The US Court of Appeals for the Ninth Circuit affirmed on Sept. 21 the dismissal of the Alaskan village of Kivalina‘s nuisance claims against energy companies for greenhouse emissions it claimed contributed to global warming and threatened its existence. Kivalina brought suit against 22 energy corporations, attributing the destruction of its land to the effects of global warming, which it alleged partially results from emissions of greenhouse gases by the defendants. The US District Court for the Northern District of California [official website] had dismissed [opinion text] the claim on standing in 2009, stating that because it was a political question the courts could not intervene.
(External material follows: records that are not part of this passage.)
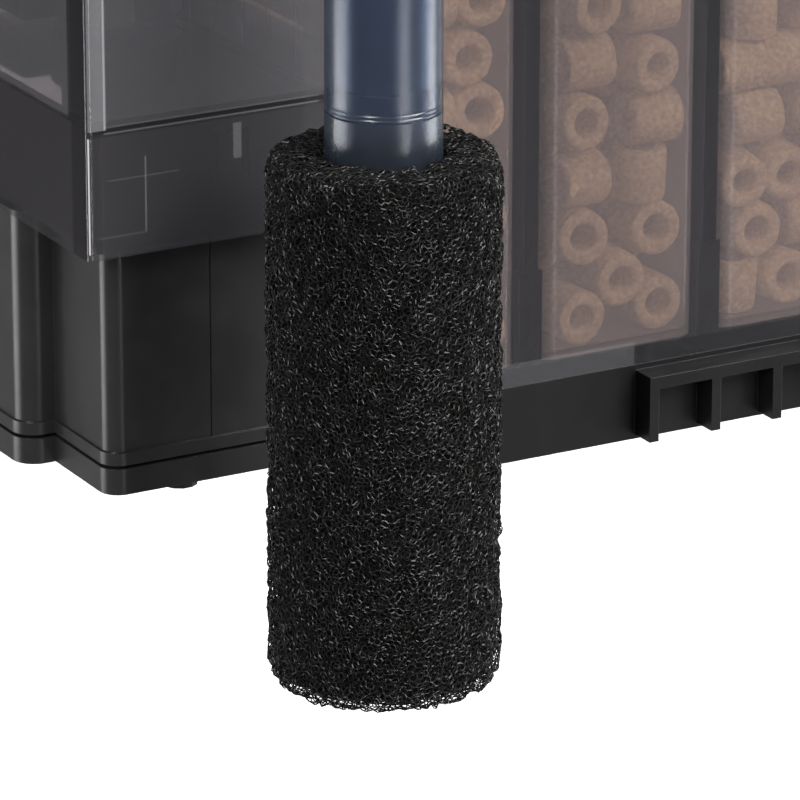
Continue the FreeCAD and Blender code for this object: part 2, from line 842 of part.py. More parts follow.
def prefilter_sponge():
    # each rim is rounded by two short slopes
    x, y = tube_x, tube_y
    flat = sponge_radius - sponge_rim
    soft = sponge_rim * (1 - math.sqrt(0.5))
    body = fused([
        tapered(flat, sponge_radius - soft, x, y, sponge_bottom, sponge_bottom + soft),
        tapered(sponge_radius - soft, sponge_radius, x, y, sponge_bottom + soft,
                sponge_bottom + sponge_rim),
        rod(sponge_radius, x, y, sponge_bottom + sponge_rim, sponge_top - sponge_rim),
        tapered(sponge_radius, sponge_radius - soft, x, y, sponge_top - sponge_rim,
                sponge_top - soft),
        tapered(sponge_radius - soft, flat, x, y, sponge_top - soft, sponge_top)])
    return body.cut(rod(tube_radius + fit, x, y, strainer_bottom - fit, sponge_top + 1))


nodes = {
    "housing": housing(),
    "lid": lid(),
    "base_tray": base_tray(),
    "motor_base": motor_base(),
    "motor_cover": motor_cover(),
    "motor_base_cap": motor_base_cap(),
    "base_cap_screws": base_cap_screws(),
    "base_feet": base_feet(),
    "cable_gland": cable_gland(),
    "rotor_well": rotor_well(),
    "well_gasket": well_gasket(),
    "lower_bearing": lower_bearing(),
    "upper_bearing": upper_bearing(),
    "impeller_shaft": impeller_shaft(),
    "rotor_magnet": rotor_magnet(),
    "impeller": impeller(),
    "impeller_cover": impeller_cover(),
    "stator_core": stator_core(),
    "stator_coils": stator_coils(),
    "down_pipe": down_pipe(),
    "intake_elbow": intake_elbow(),
    "tube_seal": tube_seal(),
    "flow_lever": flow_lever(),
    "flow_valve": flow_valve(),
    "intake_tube": intake_tube(),
    "strainer": strainer(),
    "prefilter_sponge": prefilter_sponge(),
}
for number in range(1, compartment_count):
    nodes[f"divider_{number}"] = divider(number)
for number in range(compartment_count):
    nodes[f"cartridge_{number + 1}"] = cartridge(number)
    nodes[f"ceramic_rings_{number + 1}"] = ceramic_rings(number)

os.makedirs("parts", exist_ok=True)
for name, shape in nodes.items():
    shape.exportStep(f"parts/{name}.step")
    low = shape.BoundBox
    print(f"{name}: {len(shape.Solids)} solids, valid {shape.isValid()}, "
          f"{low.XLength:.1f} x {low.YLength:.1f} x {low.ZLength:.1f}")
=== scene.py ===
# Hang-on-back aquarium filter: materials, foam sleeve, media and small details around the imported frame.
import bpy
import json
import math
import random
from mathutils import Matrix, Vector

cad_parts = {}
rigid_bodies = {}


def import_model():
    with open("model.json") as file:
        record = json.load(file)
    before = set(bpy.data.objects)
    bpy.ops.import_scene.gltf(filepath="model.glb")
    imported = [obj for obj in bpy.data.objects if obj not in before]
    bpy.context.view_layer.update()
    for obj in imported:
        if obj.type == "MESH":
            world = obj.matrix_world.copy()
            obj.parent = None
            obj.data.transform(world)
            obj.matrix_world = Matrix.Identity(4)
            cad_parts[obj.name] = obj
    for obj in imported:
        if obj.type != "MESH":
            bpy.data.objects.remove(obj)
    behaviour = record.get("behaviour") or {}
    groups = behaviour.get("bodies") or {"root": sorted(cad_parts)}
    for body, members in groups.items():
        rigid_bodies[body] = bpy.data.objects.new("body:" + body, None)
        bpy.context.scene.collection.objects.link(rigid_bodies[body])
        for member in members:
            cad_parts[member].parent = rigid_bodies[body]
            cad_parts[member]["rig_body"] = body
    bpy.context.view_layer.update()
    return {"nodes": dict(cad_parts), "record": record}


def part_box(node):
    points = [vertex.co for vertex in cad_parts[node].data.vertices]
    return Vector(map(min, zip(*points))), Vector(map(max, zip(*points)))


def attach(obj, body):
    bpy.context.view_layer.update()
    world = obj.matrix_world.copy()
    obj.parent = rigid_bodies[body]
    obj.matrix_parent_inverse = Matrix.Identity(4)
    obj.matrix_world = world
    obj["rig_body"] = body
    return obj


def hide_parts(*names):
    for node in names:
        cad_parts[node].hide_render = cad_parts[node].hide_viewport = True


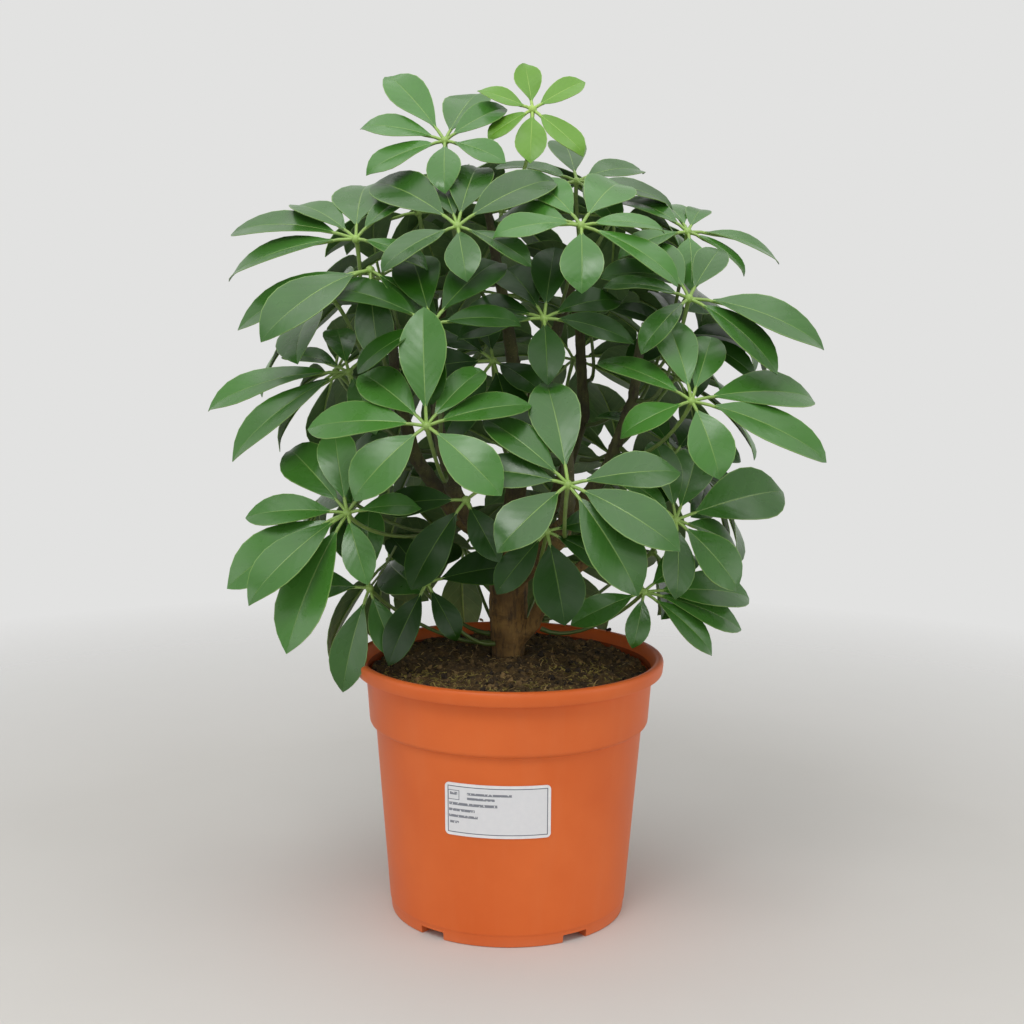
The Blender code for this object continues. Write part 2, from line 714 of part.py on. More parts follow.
def back_leaves():
    """Leaves that close the canopy behind, in rows round the trunk."""
    number = 0
    for height, distance, rise, first, step, count in BACK_ROWS:
        for index in range(count):
            number += 1
            draw = random.Random(number)
            side = first + step * index + draw.uniform(-7, 7)
            away = distance + draw.uniform(-0.008, 0.008)
            turn = math.radians(side)
            hub = (
                away * math.sin(turn),
                0.010 - away * math.cos(turn),
                height + draw.uniform(-0.012, 0.012),
            )
            spin = draw.uniform(0, 360)
            leaflets = [
                (spin + 360 * i / BACK_LEAFLETS + draw.uniform(-7, 7),
                 BACK_REACH * draw.uniform(0.85, 1.1))
                for i in range(BACK_LEAFLETS)
            ]
            yield {
                "name": f"leaf_back_{number:02}",
                "hub": hub,
                "facing": (side, rise + draw.uniform(-6, 6)),
                "bend": BACK_BEND,
                "leaflets": leaflets,
            }


def hub_guard(leaf, spares):
    """A ball that keeps other leaves off this one's hub."""
    bpy.ops.mesh.primitive_ico_sphere_add(
        subdivisions=2, radius=HUB_GUARD, location=leaf["hub"]
    )
    ball = bpy.context.object
    move_to(ball, spares)
    bpy.context.view_layer.update()
    mesh = ball.data
    mesh.transform(ball.matrix_world)
    tree = tree_of(mesh)
    bpy.data.objects.remove(ball)
    return tree


def near(first, second, margin):
    return (Vector(first) - Vector(second)).length < margin


def make_leaves(parts, spares, solids):
    materials = (
        new_material("leaf green", (0.035, 0.13, 0.022), 0.32),
        new_material("young leaf green", (0.20, 0.40, 0.03), 0.35),
    )
    leaves = [*visible_leaves(), *back_leaves()]
    for number, leaf in enumerate(leaves):
        leaf["number"] = number
    solid_trees = [tree_of(evaluated_mesh(solid)) for solid in solids]
    woods = list(wood_points())
    guards = [hub_guard(leaf, spares) for leaf in leaves]
    stalks = []
    for leaf in leaves:
        others = [guard for guard, other in zip(guards, leaves) if other != leaf]
        leaf["route"] = pick_petiole(leaf, woods, solid_trees + stalks + others, spares)
        probe = tube("probe", with_radius(leaf["route"], PETIOLE_RADIUS), 4, spares)
        stalks.append(tree_of(probe.data))
        bpy.data.objects.remove(probe)
    bare = bare_stalk(BARE_STALK_ROUTE[1:], spares)
    solid_trees.append(tree_of(bare.data))
    bpy.data.objects.remove(bare)
    placed = []
    for leaf in leaves:
        others = [
            tree
            for other, stalk, guard in zip(leaves, stalks, guards)
            if other != leaf
            for tree in (stalk, guard)
        ]
        close = [
            tree for hub, trees in placed if near(hub, leaf["hub"], 0.2) for tree in trees
        ]
        picked, trees = pick_leaflets(leaf, solid_trees + others + close)
        placed.append((leaf["hub"], trees))
        make_leaf(leaf, leaf["route"], picked, materials, parts, spares)


def main():
    clear_scene()
    parts = new_collection(PLANT)
    cutters = new_collection("cutters")
    spares = new_collection("spares")
    pot = make_pot(parts, cutters)
    soil = make_soil(parts, cutters)
    make_label(parts)
    trunk = make_trunk(parts, spares)
    make_leaves(parts, spares, [pot, soil, trunk])
    for obj in parts.objects:
        obj.data.shade_smooth()
        obj.data.set_sharp_from_angle(angle=math.radians(35))


main()
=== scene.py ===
"""A potted umbrella plant: leaves, wood, soil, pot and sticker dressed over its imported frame."""

import math
import random

import bmesh
import bpy
import numpy as np
from mathutils import Matrix, Vector
from mathutils.bvhtree import BVHTree


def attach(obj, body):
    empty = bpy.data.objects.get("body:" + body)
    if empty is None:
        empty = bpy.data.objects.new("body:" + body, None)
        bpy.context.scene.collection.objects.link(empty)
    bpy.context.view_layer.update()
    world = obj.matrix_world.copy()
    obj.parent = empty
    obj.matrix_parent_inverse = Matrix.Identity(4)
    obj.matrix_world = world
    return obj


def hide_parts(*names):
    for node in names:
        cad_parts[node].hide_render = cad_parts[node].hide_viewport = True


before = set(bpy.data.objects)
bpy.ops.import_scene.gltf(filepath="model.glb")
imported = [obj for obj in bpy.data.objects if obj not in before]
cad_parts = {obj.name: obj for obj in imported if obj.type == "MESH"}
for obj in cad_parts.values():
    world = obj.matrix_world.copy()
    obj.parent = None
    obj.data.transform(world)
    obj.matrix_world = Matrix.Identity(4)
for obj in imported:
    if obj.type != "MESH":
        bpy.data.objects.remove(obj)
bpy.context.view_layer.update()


# ---------------------------------------------------------------------------------------
# Pot
# One thin shell of injection-moulded orange polypropylene. The rolled lip and the collar
# stiffen its mouth, and the foot ring that it stands on has slots for water to run out.
# ---------------------------------------------------------------------------------------

POT_SIDES = 128
POT_FLOOR = 0.005
POT_HEIGHT = 0.178
BASE_RADIUS = 0.081
BODY_TOP_RADIUS = 0.0912
BODY_TOP = 0.130
WALL = 0.0018
NOTCHES = 5
NOTCH_SIZE = (0.017, 0.019, 0.0112)
NOTCH_TURN = -56
NOTCH_RING = 0.0765
DRAINS = 5
DRAIN_RADIUS = 0.006
DRAIN_RING = 0.050
MOUTH_SHADE_HEIGHT = 0.1664
MOUTH_SHADE_RADIUS = 0.0972
CREASE_ANGLE = math.radians(38)


def body_radius(height):
    """Outer radius of the tapered body of the pot."""
    return BASE_RADIUS + (BODY_TOP_RADIUS - BASE_RADIUS) * height / BODY_TOP


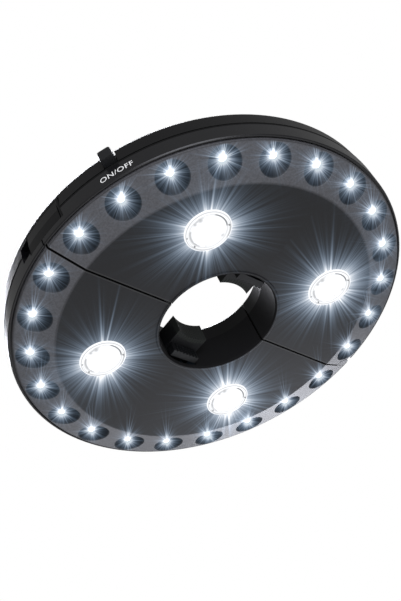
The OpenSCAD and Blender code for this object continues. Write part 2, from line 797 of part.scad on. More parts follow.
module hook_pin() {
  color("#b9bcc0") translate([-hook_w / 2 - 1.8, hook_y, hook_z]) rotate([0, 90, 0])
    cylinder(r = hook_pin_r, h = hook_w + 3.6);
}

module screws() {
  color("#a9adb1") for (spot = screw_spots) difference() {
    union() {
      post(spot, screw_r, screw_end, head_z + 0.5);
      post(spot, head_r, head_z, head_z + head_h);
    }
    for (turn = [0, 90]) translate([spot[0], spot[1], head_z + head_h]) rotate([0, 0, turn])
      cube([2.6, 0.6, 1.6], center = true);
  }
}

module hinge_pin() {
  low = 0.2 - seat_depth;
  color("#b9bcc0") translate([hinge_x, 0, low]) cylinder(r = hinge_pin_r, h = upper_h - 2 - low);
}

// Curved tab flush with the wall, with a barrel at its pivot and a hook behind its free end
module latch() {
  color("#3a3a3d") difference() {
    union() {
      rotate([0, 0, -latch_reach]) rotate_extrude(angle = latch_reach + latch_stop) polygon([
        [latch_r, -latch_down], [body_r - 0.2, -latch_down], [body_r - 0.1, 0],
        [body_r - 0.1 - wall_lean * latch_up / (upper_h - top_round), latch_up], [latch_r, latch_up]
      ]);
      pivot_rod(barrel_r, -latch_down - 0.1, latch_up + 0.1);
      sector(latch_r - latch_hook, latch_r + 0.3, -4.1, -2.9, -2.7, 3.7);
    }
    pivot_rod(latch_pin_r + pin_fit, -latch_down - 1, latch_up + 1);
  }
}

module latch_pin() {
  color("#b9bcc0") pivot_rod(latch_pin_r, -latch_down - slip - 1, latch_up + slip + 1);
}

// Push button with a shank through the casing and a flange that keeps it in
module button() {
  back = well_out + button_travel + 0.2;
  round_r = 1;
  color("#45464a") on_radius(button_turn) {
    translate([0, 0, button_low]) {
      translate([back, -button_w / 2, 0]) cube([button_face - round_r - back, button_w, button_h]);
      translate([back, round_r - button_w / 2, 0])
        cube([button_face - back, button_w - 2 * round_r, button_h]);
      for (side = [-1, 1]) translate([button_face - round_r, side * (button_w / 2 - round_r), 0])
        cylinder(r = round_r, h = button_h);
    }
    translate([flange_back, -shank_w / 2, button_mid - shank_h / 2])
      cube([back - flange_back + 0.5, shank_w, shank_h]);
    translate([flange_back, -3.2, button_mid - 2.9]) cube([1.1, 6.4, 5.8]);
  }
}

module button_spring() {
  color("#c8ccd0") on_radius(button_turn) translate([switch_face + 0.1, 0, button_mid]) rotate([0, 90, 0])
    coil(2, 1.8, 1.8, flange_back - switch_face - 0.2, 0.35);
}

// Key switch on the arc-shaped board
module switch() {
  base = board_t - board_depth;
  color("#1a1a1c") on_radius(button_turn) difference() {
    translate([switch_face - switch_deep, -3, base]) cube([switch_deep, 6, button_mid + 3.2 - base]);
    translate([switch_face - 3, 0, button_mid]) rotate([0, 90, 0]) cylinder(r = stem_r + 0.1, h = 5);
  }
}

module switch_stem() {
  color("#e0e0da") on_radius(button_turn) translate([switch_face - 1.4, 0, button_mid]) rotate([0, 90, 0])
    cylinder(r = stem_r, h = flange_back - switch_face + 1.4);
}

upper_casing(true);  // upper_casing_a
other_half() upper_casing(false);  // upper_casing_b
rim_frame(false);  // rim_frame_a
other_half() rim_frame(true);  // rim_frame_b
face_panel(false);  // face_panel_a
other_half() face_panel(true);  // face_panel_b
rim_leds();  // rim_leds_a
other_half() rim_leds();  // rim_leds_b
led_board();  // led_board_a
other_half() led_board();  // led_board_b
lamp_lens(0);  // lamp_lens_1
lamp_lens(1);  // lamp_lens_2
lamp_lens(2);  // lamp_lens_3
lamp_lens(3);  // lamp_lens_4
lamp_reflector(0);  // lamp_reflector_1
lamp_reflector(1);  // lamp_reflector_2
lamp_reflector(2);  // lamp_reflector_3
lamp_reflector(3);  // lamp_reflector_4
lamp_board(0);  // lamp_board_1
lamp_board(1);  // lamp_board_2
lamp_board(2);  // lamp_board_3
lamp_board(3);  // lamp_board_4
jaw();  // jaw_a
other_half() jaw();  // jaw_b
jaw_pad();  // jaw_pad_a
other_half() jaw_pad();  // jaw_pad_b
jaw_cover();  // jaw_cover_a
other_half() jaw_cover();  // jaw_cover_b
jaw_springs();  // jaw_springs_a
other_half() jaw_springs();  // jaw_springs_b
cell(0);  // cell_1
cell(1);  // cell_2
other_half() cell(0);  // cell_3
other_half() cell(1);  // cell_4
battery_contacts();  // battery_contacts_a
other_half() battery_contacts();  // battery_contacts_b
battery_springs();  // battery_springs_a
other_half() battery_springs();  // battery_springs_b
battery_door();  // battery_door_a
other_half() battery_door();  // battery_door_b
hanging_hook();  // hanging_hook_a
other_half() hanging_hook();  // hanging_hook_b
hook_pin();  // hook_pin_a
other_half() hook_pin();  // hook_pin_b
screws();  // screws_a
other_half() screws();  // screws_b
hinge_pin();
latch();
latch_pin();
button();
button_spring();
switch();
switch_stem();
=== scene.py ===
from math import cos, pi, radians, sin

import bpy
import numpy as np
from mathutils import Matrix


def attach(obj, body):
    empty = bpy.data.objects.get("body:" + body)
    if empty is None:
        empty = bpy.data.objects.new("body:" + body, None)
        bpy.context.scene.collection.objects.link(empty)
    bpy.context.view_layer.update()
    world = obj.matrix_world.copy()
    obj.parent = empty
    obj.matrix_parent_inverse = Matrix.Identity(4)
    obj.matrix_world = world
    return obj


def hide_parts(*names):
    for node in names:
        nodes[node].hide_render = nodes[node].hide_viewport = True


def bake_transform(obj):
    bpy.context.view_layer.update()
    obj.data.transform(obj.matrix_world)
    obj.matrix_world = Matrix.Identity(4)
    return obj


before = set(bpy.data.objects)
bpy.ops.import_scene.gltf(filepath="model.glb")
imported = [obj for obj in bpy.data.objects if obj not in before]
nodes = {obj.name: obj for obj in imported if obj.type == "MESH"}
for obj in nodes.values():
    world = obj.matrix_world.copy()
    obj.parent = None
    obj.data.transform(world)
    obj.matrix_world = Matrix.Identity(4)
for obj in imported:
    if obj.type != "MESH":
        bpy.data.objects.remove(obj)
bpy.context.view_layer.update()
print("frame loaded,", len(nodes), "nodes")

mm = 0.001

camera = {
    "place": (0.31103, 0.18463, -0.34651),
    "right": (-0.73018, 0.600793, -0.325399),
    "up": (0.295567, 0.707127, 0.642348),
    "back": (0.616017, 0.372853, -0.693905),
    "lens": 58.966,  # mm, for a sensor 36 mm on its long side
    "clipStart": 0.01,  # m
}
cameraData = bpy.data.cameras.new("camera")
cameraData.lens = camera["lens"]
cameraData.clip_start = camera["clipStart"]
cameraObject = bpy.data.objects.new("camera", cameraData)
bpy.context.scene.collection.objects.link(cameraObject)
axes = [camera["right"], camera["up"], camera["back"], camera["place"]]
cameraObject.matrix_world = Matrix([[axis[i] for axis in axes] for i in range(3)] + [[0, 0, 0, 1]])
bpy.context.scene.camera = cameraObject
bpy.context.scene.view_settings.view_transform = "Standard"


def addNode(tree, kind, inputs=None, out=0, **settings):
    # One node with its settings. An input may be a value or another node's output, and the chosen output comes
    # back, or the node itself where out is None.
    node = tree.nodes.new(kind)
    for key, value in settings.items():
        setattr(node, key, value)
    for key, value in (inputs or {}).items():
        if isinstance(value, bpy.types.NodeSocket):
            tree.links.new(value, node.inputs[key])
        else:
            node.inputs[key].default_value = value
    return node if out is None else node.outputs[out]


def linearColour(code):
    # sRGB hex to linear red, green, blue and a full alpha
    parts = [int(code[i:i + 2], 16) / 255 for i in (1, 3, 5)]
    return tuple(p / 12.92 if p <= 0.04045 else ((p + 0.055) / 1.055) ** 2.4 for p in parts) + (1.0,)


def makePiece(name, points, faces, smooth=True):
    mesh = bpy.data.meshes.new(name)
    mesh.from_pydata(points, [], faces)
    mesh.update()
    if smooth:
        mesh.polygons.foreach_set("use_smooth", np.ones(len(mesh.polygons), dtype=bool))
    piece = bpy.data.objects.new(name, mesh)
    bpy.context.scene.collection.objects.link(piece)
    return piece


studio = {
    "fillStrength": 0.33,  # what the room gives to matt surfaces
    "fillColour": "#ffffff",
    "floorHeight": -1.15,  # m; the light hangs, so the floor is well below it
    "floorReach": 6.0,  # m from the middle to each edge
    "floorColour": "#e9e8e5", "floorRoughness": 0.9,
    "floorLift": 0.9,  # light added for the eye alone, so that the floor meets the white background
    "lampColour": "#f4f6ff",
    "lamps": [  # place in m, width in m, watts
        ((0.68, 0.86, -0.26), 0.8, 8.0),
        ((-1.16, -0.61, -0.09), 0.62, 5.2),
        ((-1.12, -0.62, -0.62), 0.4, 1.5),
        ((-0.76, -0.98, -0.42), 0.7, 2.6),
        ((-0.45, -0.5, 1.1), 0.9, 38.0),
    ],
}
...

Citing to the Supreme Court’s ruling in American Electric Power Co. v. Connecticut, the Ninth Circuit ruled that:

[T]he Supreme Court has held that federal common law addressing domestic greenhouse gas emissions has been displaced by Congressional action. That determination displaces federal common law public nuisance actions seeking damages, as well as those actions seeking injunctive relief. The civil conspiracy claim falls with the substantive claim. Therefore, we affirm the judgment of the district court. … [T]he solution to Kivalina’s dire circumstance must rest in the hands of the legislative and executive branches of our government, not the federal common law.

As one of the 22 defendants,  AES Corporation had expected its insurance company, Steadfast, to defend the suit under their liability coverage. However, the Virginia Supreme Court ruled in September 2011 that the effects of global warming were not covered by a standard liability insurance policy because no single “accident” or “occurrence” had forced the suit, but rather intentional actions.